BRIEF ▸
Write out each line of the material again, word for word.

RECORDS ▸

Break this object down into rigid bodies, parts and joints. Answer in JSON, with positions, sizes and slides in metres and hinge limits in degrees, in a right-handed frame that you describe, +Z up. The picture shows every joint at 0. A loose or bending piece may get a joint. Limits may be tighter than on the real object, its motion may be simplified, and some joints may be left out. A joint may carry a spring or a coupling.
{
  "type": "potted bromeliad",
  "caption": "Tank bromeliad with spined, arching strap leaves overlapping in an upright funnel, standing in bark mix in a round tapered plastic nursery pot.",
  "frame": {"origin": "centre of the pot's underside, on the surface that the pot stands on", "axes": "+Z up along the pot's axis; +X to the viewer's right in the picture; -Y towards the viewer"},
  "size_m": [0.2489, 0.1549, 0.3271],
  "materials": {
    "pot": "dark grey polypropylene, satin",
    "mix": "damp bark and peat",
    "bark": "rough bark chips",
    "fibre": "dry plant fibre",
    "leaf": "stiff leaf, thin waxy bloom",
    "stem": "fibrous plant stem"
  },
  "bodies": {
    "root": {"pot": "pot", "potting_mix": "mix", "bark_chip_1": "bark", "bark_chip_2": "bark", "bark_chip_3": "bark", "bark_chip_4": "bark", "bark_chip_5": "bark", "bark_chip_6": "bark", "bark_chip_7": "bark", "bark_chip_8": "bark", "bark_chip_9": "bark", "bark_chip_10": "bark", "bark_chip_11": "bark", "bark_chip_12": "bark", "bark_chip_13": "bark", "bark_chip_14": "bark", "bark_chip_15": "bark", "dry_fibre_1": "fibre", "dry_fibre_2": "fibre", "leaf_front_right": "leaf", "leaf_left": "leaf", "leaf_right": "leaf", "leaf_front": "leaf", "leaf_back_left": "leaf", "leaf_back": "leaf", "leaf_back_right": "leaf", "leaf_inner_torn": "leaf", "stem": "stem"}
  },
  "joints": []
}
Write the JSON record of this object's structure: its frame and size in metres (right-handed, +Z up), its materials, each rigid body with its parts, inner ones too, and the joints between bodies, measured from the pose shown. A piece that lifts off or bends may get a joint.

SOLUTION TO THIS TASK ▸
Break this object down into rigid bodies, parts and joints. Answer in JSON, with positions, sizes and slides in metres and hinge limits in degrees, in a right-handed frame that you describe, +Z up. The picture shows every joint at 0. A loose or bending piece may get a joint. Limits may be tighter than on the real object, its motion may be simplified, and some joints may be left out. A joint may carry a spring or a coupling.
{
  "type": "potted bromeliad",
  "caption": "Tank bromeliad with spined, arching strap leaves overlapping in an upright funnel, standing in bark mix in a round tapered plastic nursery pot.",
  "frame": {"origin": "centre of the pot's underside, on the surface that the pot stands on", "axes": "+Z up along the pot's axis; +X to the viewer's right in the picture; -Y towards the viewer"},
  "size_m": [0.2489, 0.1549, 0.3271],
  "materials": {
    "pot": "dark grey polypropylene, satin",
    "mix": "damp bark and peat",
    "bark": "rough bark chips",
    "fibre": "dry plant fibre",
    "leaf": "stiff leaf, thin waxy bloom",
    "stem": "fibrous plant stem"
  },
  "bodies": {
    "root": {"pot": "pot", "potting_mix": "mix", "bark_chip_1": "bark", "bark_chip_2": "bark", "bark_chip_3": "bark", "bark_chip_4": "bark", "bark_chip_5": "bark", "bark_chip_6": "bark", "bark_chip_7": "bark", "bark_chip_8": "bark", "bark_chip_9": "bark", "bark_chip_10": "bark", "bark_chip_11": "bark", "bark_chip_12": "bark", "bark_chip_13": "bark", "bark_chip_14": "bark", "bark_chip_15": "bark", "dry_fibre_1": "fibre", "dry_fibre_2": "fibre", "leaf_front_right": "leaf", "leaf_left": "leaf", "leaf_right": "leaf", "leaf_front": "leaf", "leaf_back_left": "leaf", "leaf_back": "leaf", "leaf_back_right": "leaf", "leaf_inner_torn": "leaf", "stem": "stem"}
  },
  "joints": []
}
Write the JSON record of this object's structure: its frame and size in metres (right-handed, +Z up), its materials, each rigid body with its parts, inner ones too, and the joints between bodies, measured from the pose shown. A piece that lifts off or bends may get a joint.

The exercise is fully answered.